Posez la question à la première personne venue : pensez-vous que des événements graves et des traumatismes survenant à une mère pendant sa grossesse risquent de causer par la suite des perturbations d’ordre psychologique et comportemental à l’enfant qui va naître ? Toute personne interrogée, quel que soit son niveau d’études, répondra par l’affirmative. Or, cela ne semble pas aller de soi pour les actuels chercheurs en neurosciences qui ont besoin de le prouver scientifiquement, autant dire de le tester sur les animaux.
Stress répétés
C’est ce qui ressort d’un colloque de neurosciences qui s’est tenu à Toulouse fin mai et dont j’ai pu lire des comptes-rendus dans les journaux. On apprend ainsi que divers chercheurs, dont un bon nombre de femmes, soumettent des rattes enceintes à des stress répétés afin d’évaluer les dégâts commis sur les petits à naître, la moindre de ces tortures consistant à exposer les rattes à un chat menaçant…
Oui, je sais, en langage scientifique on remplace » sévices » et » tortures » par » stratégies » et » protocoles » d’expérimentation. Ça m’a échappé, car je ne suis pas encore totalement anesthésiée et ma sensibilité demeure vive, ma lucidité aussi.Je m’étonne, donc, autant de la cruauté de ces actes que de l’effarante bêtise qu’ils supposent.
Séparation forcée
Un chercheur va par exemple séparer un rat juste né de sa mère afin de savoir comment le petit réagira . Mais à merveille, bien sûr! Et la mère, à n’en pas douter, se réjouira aussi de cet arrachement !
Ces chercheurs sont-ils à ce point coupés de leurs émotions et de toute intuition, qu’ils aient besoin de mener ces grotesques et sinistres expériences ? Ne peuvent-ils pas imaginer, sans infliger de souffrances à autrui, que la grossesse est une période capitale dans l’évolution d’un être et que le petit est durant sa vie intra-utérine particulièrement réceptif ? N’ont-ils eux-mêmes jamais été enfants ? N’ont-ils jamais noué de liens affectifs ? N’ont-ils jamais souffert d’une séparation, d’un deuil ?
Êtres vivants
On le voit, ces misérables expériences servent davantage à évaluer l’intelligence et la sensibilité des dits scientifiques que celles de leurs victimes animales. Toutefois, la question demeure: comment accepter une recherche qui, sous prétexte qu’elle vise à une meilleure connaissance du vivant ou de l’humain, se fait au détriment de nombreux êtres vivants, qu’il s’agisse de cobayes humains ou animaux ? Le principe de l’éthique consiste à refuser en tous domaines que la fin justifie les moyens. Et la plus haute morale réside dans l’impossibilité quasi-physique de léser la vie, sous toutes les formes qu’elle prenne.
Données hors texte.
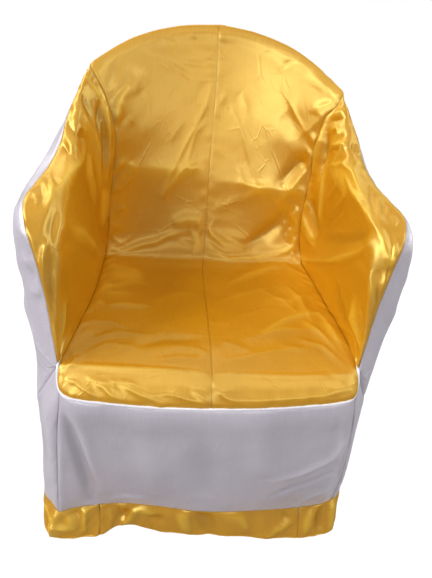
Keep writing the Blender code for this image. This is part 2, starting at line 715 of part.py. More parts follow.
def build_side(side, hand, hem_seam, collection):
    """Makes the panels of one side, and returns its seams and the bearings of its hem stations."""
    seams = side_seams(side, hand, hem_seam)
    shoulder = INNER_SEAM_STARTS[side]
    inner_rows = np.linspace(0, SEAT_CORNER, SIDE_ROWS + 1)
    to_top = matched(INNER_TO_TOP)
    to_waist = matched(TOP_TO_WAIST)
    to_hem = matched(WAIST_TO_HEM)

    def top_station(inner):
        return shoulder + (1 - shoulder) * to_top(inner)

    panel = pinned(
        bowed(smooth(CENTRE_SEAM), seams["inner"], smooth(PANEL_POWER)),
        top=stretch(seams["top"], 0, shoulder),
        bottom=mirrored(smooth(PANEL_FRONT), hand),
    )
    sheet(
        f"inside_panel_{side}",
        panel,
        np.linspace(0, 1, PANEL_COLUMNS + 1),
        np.concatenate((inner_rows, np.linspace(SEAT_CORNER, 1, ROLL_ROWS + 1)[1:])),
        hand,
        (FLAT_TRIM, 0, FLAT_TRIM, FOLDED_TRIM),
        material(f"gold_panel_{side}", GOLD, 0.38),
        collection,
    )

    arm = draped(
        (
            seams["inner"],
            lambda inner: seams["lip"](top_station(inner)),
            lambda inner: seams["top"](top_station(inner)),
        ),
        (0, 0.6, 1),
        LIP_BEND,
    )
    arm_rows = inner_rows[1:-1]
    arm_rows = np.concatenate((ARM_TIPS[:1], arm_rows[arm_rows > ARM_TIPS[0] + 0.01]))
    arm_rows = np.concatenate((arm_rows[arm_rows < ARM_TIPS[1] - 0.01], ARM_TIPS[1:]))
    sheet(
        f"inside_arm_{side}",
        arm,
        np.linspace(0, 1, ARM_COLUMNS + 1),
        arm_rows,
        hand,
        (FLAT_TRIM, PIPING_TRIM, FOLDED_TRIM, BENT_TRIM),
        material(f"gold_arm_{side}", GOLD, 0.38),
        collection,
    )

    outside = draped(
        (
            stretch(seams["top"], REAR_SEAM_STARTS, 1),
            stretch(seams["edge"], REAR_SEAM_STARTS, 1),
            stretch(seams["side"], REAR_SEAM_STARTS, 1),
            lambda share: seams["waist"](to_waist(REAR_SEAM_STARTS + (1 - REAR_SEAM_STARTS) * share)),
        ),
        (0, 0.25, 0.6, 1),
        EDGE_BEND,
    )
    outside = pinned(outside, top=stretch(seams["rear"], 0, WAIST_ON_REAR_SEAM), reach=0.2)
    top_rows = top_station(inner_rows)
    top_rows = np.append(REAR_SEAM_STARTS, top_rows[top_rows > REAR_SEAM_STARTS + 0.004])
    waist_rows = to_waist(top_rows)
    outside_rows = (top_rows[:-1] - REAR_SEAM_STARTS) / (1 - REAR_SEAM_STARTS)
    sheet(
        f"outside_arm_{side}",
        outside,
        np.linspace(0, 1, OUTSIDE_ARM_COLUMNS + 1),
        np.append(outside_rows, OUTSIDE_ARM_TIP),
        hand,
        (FOLDED_TRIM, FLAT_TRIM, BENT_TRIM, FLAT_TRIM),
        material(f"white_arm_{side}", WHITE, 0.42),
        collection,
    )

    bearings = to_hem(waist_rows)
    skirt = pinned(
        lambda u, v: (1 - v) * seams["waist"](u) + v * hem_seam(hand * to_hem(u)),
        start=stretch(seams["rear"], WAIST_ON_REAR_SEAM, 1),
        end=seams["front"],
    )
    sheet(
        f"side_skirt_{side}",
        skirt,
        waist_rows,
        np.linspace(0, 1, SKIRT_ROWS + 1),
        -hand,
        (FLAT_TRIM, FLAT_TRIM, FOLDED_TRIM, FOLDED_TRIM),
        material(f"white_side_{side}", WHITE, 0.42),
        collection,
    )
    return seams, hand * bearings


def build():
    """Makes every panel, band and cord of the cover."""
    for obj in list(bpy.data.objects):
        bpy.data.objects.remove(obj)
    collection = bpy.data.collections.new(COVER)
    bpy.context.scene.collection.children.link(collection)
    hem_seam, hem_edge = hem_lines()
    left, left_bearings = build_side("left", -1, hem_seam, collection)
    right, right_bearings = build_side("right", 1, hem_seam, collection)

    front_skirt = between(
        stretch(both_sides(smooth(SKIRT_TOP)), -1, 1),
        stretch(hem_seam, -FRONT_SEAM, FRONT_SEAM),
        stretch(left["front"], SKIRT_ON_CORNER, 1),
        stretch(right["front"], SKIRT_ON_CORNER, 1),
    )
    front_bearings = np.linspace(-FRONT_SEAM, FRONT_SEAM, FRONT_COLUMNS + 1)
    sheet(
        "front_skirt",
        front_skirt,
        (front_bearings + FRONT_SEAM) / (2 * FRONT_SEAM),
        np.linspace(0, 1, SKIRT_ROWS + 1),
        1,
        (0, FLAT_TRIM, FOLDED_TRIM, FOLDED_TRIM),
        material("white_front", WHITE, 0.42),
        collection,
    )

    columns, rows = BACK_CELLS
    back_bearings = np.linspace(REAR_SEAM, 360 - REAR_SEAM, columns + 1)
    crest = stretch(both_sides(smooth(TOP_SEAM)), REAR_SEAM_STARTS, -REAR_SEAM_STARTS)
    foot = stretch(hem_seam, REAR_SEAM, 360 - REAR_SEAM)
    outside_back = pinned(
        lambda u, v: (1 - v) * crest(u) + v * foot(u),
        start=right["rear"],
        end=left["rear"],
    )
    sheet(
        "outside_back",
        outside_back,
        np.linspace(0, 1, columns + 1),
        np.linspace(0, 1, rows + 1),
        1,
        (FLAT_TRIM, FLAT_TRIM, FOLDED_TRIM, FOLDED_TRIM),
        material("white_back", WHITE, 0.42),
        collection,
    )

    ring = np.concatenate((front_bearings, right_bearings, back_bearings, left_bearings % 360))
    ring = np.append(ring, 360 + front_bearings)
    for name, start, end in (
        ("hem_band_front", -HEM_JOINT, HEM_JOINT),
        ("hem_band_round", HEM_JOINT, 360 - HEM_JOINT),
    ):
        inside = ring[(ring > start + 0.5) & (ring < end - 0.5)]
        sheet(
            name,
            lambda bearing, v: (1 - v) * hem_seam(bearing) + v * hem_edge(bearing),
            np.unique(np.round(np.concatenate(((start,), inside, (end,))), 4)),
            np.linspace(0, 1, HEM_ROWS + 1),
            1,
            (FLAT_TRIM, 0, FLAT_TRIM, FLAT_TRIM),
            material(name.replace("hem", "gold_hem"), GOLD, 0.38),
            collection,
        )

    stations = np.linspace(-PIPING_ENDS, PIPING_ENDS, PIPING_STEPS + 1)
    tube(
        "seat_piping",
        both_sides(smooth(SEAT_EDGE))(stations),
        PIPING_RADIUS,
        material("white_piping", (0.78, 0.76, 0.84), 0.4),
        collection,
    )


build()
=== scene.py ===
"""Fitted satin cover for a moulded armchair, dressed with fine cloth, seams and creases.

Gold panels line the back, seat and arms. White panels close the outside. A gold band runs round
the hem, and white piping follows the front edge of the seat. X points to the viewer's right, Y to
the rear and Z up, in metres.
"""

import logging
import math
from dataclasses import dataclass
from enum import Enum
from typing import Any, Callable, NamedTuple, Sequence

import bpy
import numpy as np
from mathutils import Matrix, Vector


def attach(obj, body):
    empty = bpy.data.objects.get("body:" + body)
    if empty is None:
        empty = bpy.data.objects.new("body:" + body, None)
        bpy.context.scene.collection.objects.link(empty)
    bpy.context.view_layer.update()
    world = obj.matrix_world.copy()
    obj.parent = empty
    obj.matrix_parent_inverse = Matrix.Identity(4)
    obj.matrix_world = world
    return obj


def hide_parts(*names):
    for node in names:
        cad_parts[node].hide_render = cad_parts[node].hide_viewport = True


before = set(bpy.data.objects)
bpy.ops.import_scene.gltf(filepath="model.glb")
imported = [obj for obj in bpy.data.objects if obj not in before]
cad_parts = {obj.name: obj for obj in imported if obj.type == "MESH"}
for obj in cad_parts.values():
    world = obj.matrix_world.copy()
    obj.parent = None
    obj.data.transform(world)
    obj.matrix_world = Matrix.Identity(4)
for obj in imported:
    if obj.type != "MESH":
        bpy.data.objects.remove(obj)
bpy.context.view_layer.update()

LOG = logging.getLogger("armchair_cover")
FLOOR_GAP = 0.0012
TINY = 1e-9

# Size of the lattice behind every ripple, and what keeps a panel's sets of waves apart
LATTICE = 64
PUCKER_WAVES, SWAY_WAVES, FINE_WAVES = 7, 11, 50

ROOT = "root"
WHITE = (1.0, 1.0, 1.0)

Array = np.ndarray
Curve = Callable[[Any], Array]
Surface = Callable[[Array, float], Array]
Triple = tuple[float, float, float]
Pair = tuple[float, float]


class Side(Enum):
    """One side of the cover, as the viewer sees it."""

    LEFT = -1
    RIGHT = 1

    @property
    def word(self) -> str:
        """The side's name in a piece's name."""
        return self.name.lower()


class Ridge(Enum):
    """How a crease is shaped across its run."""

    SOFT = "soft"
    PINCHED = "pinched"

    @property
    def at_ends(self) -> float:
        """The share of its height that a crease keeps at its ends."""
        return 0.25 if self is Ridge.PINCHED else 0.05


class Point(NamedTuple):
    """One row of a seam's table: a station and its place."""

    at: float
    x: float
    y: float
    z: float


class Match(NamedTuple):
    """A station of one seam and the station of the next seam that lies across from it."""

    near: float
    far: float


class Hem(NamedTuple):
    """The hem band at one bearing: its seam to the skirt and its free edge."""

    bearing: float
    seam_x: float
    seam_y: float
    seam_z: float
    edge_x: float
    edge_y: float
    edge_z: float


class Crease(NamedTuple):
    """A fold along a path. A height below 0 is a valley."""

    width: float
    height: float
    path: tuple[Pair, ...]
    ridge: Ridge = Ridge.SOFT

    def profile(self, away: Array, along: Array) -> Array:
        """The fold's height over the cloth round it.

        Args:
            away: Each point's distance from the path, in metres.
            along: Where it lies along the path, from 0 to 1.

        Returns:
            The height at each point.
        """
        blunt, steepness, swelling, tip = 0.05, 1.3, 0.6, 0.02
        least = self.ridge.at_ends
        taper = least + (1 - least) * np.sin(np.pi * np.clip(along, tip, 1 - tip)) ** swelling
        if self.ridge is Ridge.PINCHED:
            shape = np.exp(-np.sqrt((away / self.width) ** 2 + blunt) * steepness)
        else:
            shape = np.exp(-((away / self.width) ** 2))
        return self.height * taper * shape


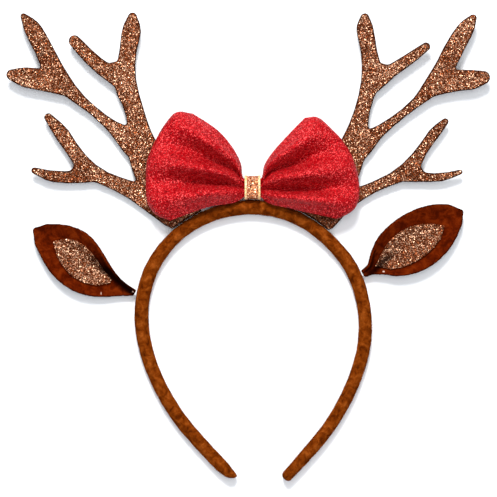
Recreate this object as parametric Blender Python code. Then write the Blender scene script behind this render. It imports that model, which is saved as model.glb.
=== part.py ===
"""A reindeer antler headband, lying on its back with its front facing up.

The band is a felt-covered hoop. Two glittered antlers are cut from thick sheet and glued by
their feet to its outer edge. Two cupped felt ears, each with a glittered leaf inside, are
pinched against its sides. A glittered ribbon, joined into a loop and gathered in the middle by
a gold wrap, makes the bow that sits on top.

X runs to the right, Y towards the tips of the antlers, and Z out of the front. The tables
below are in millimetres, and the meshes are placed so that the origin is at the middle of the
object's outline, on the surface that it lies on.
"""

import math
from collections import namedtuple

import bpy
import numpy as np
from mathutils.geometry import delaunay_2d_cdt

MILLIMETRE = 0.001
OUTLINE_MIDDLE = np.array((-0.25, 0.95, 0.0))
GLUE_GAP = 0.3
FACET_SLACK = 0.1

# The band: its middle line from the left tip over the top to the right tip. Skew turns a
# section, so that the left tip is cut straight across.
BAND_DEPTH = 9.2
BAND_MIDDLE_Z = 4.0
BAND_SIDES = 20
BAND_SPACING = 6.5
BandSection = namedtuple("BandSection", "x y width skew")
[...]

Il paraît relativement plus aisé de statuer sur des embryons humains congelés que d’évoquer le bien-fondé, la légitimité morale d’expérimenter sur les animaux. On fait toujours comme si certains, parce qu’ils sont nés hommes, méritaient davantage la vie que ceux qui sont nés oiseaux, poissons ou rats; comme s’il était naturel, normal, que ces moindres vivants soient sacrifiés pour eux, les plus vivants.
"Matériel de laboratoire"
La question aiguë de l’expérimentation animale est toujours évacuée parce qu’elle fait vaciller la prétention humaine. Et puis, si le chercheur commence à se dire que » son matériel de laboratoire » (en termes clairs, les animaux), ressent, souffre, appelle au secours, il ne pourra plus travailler en toute sérénité, c’est-à-dire en toute impunité.
Mais déjà, sur le terrain de la logique, il faudrait que ces gens des neurosciences s’expliquent :
ou bien l’homme est tout à fait différent de l’animal, du rat en l’occurrence – il pense, il parle, il a une conscience, etc. – et on ne voit pas à quoi bon expérimenter sur l’animal puisqu’on ne saurait comparer les émotions et le comportement d’une petite ratte à ceux d’une femme enceinte.
Ou bien les mammifères humains et animaux sont très proches, ce qui s’applique à l’un vaut pour l’autre ; et dès lors, l’expérimentation mortifère sur un animal n’est pas plus légitime que celle faite sur un humain, et l’acte doit être jugé également barbare et criminel.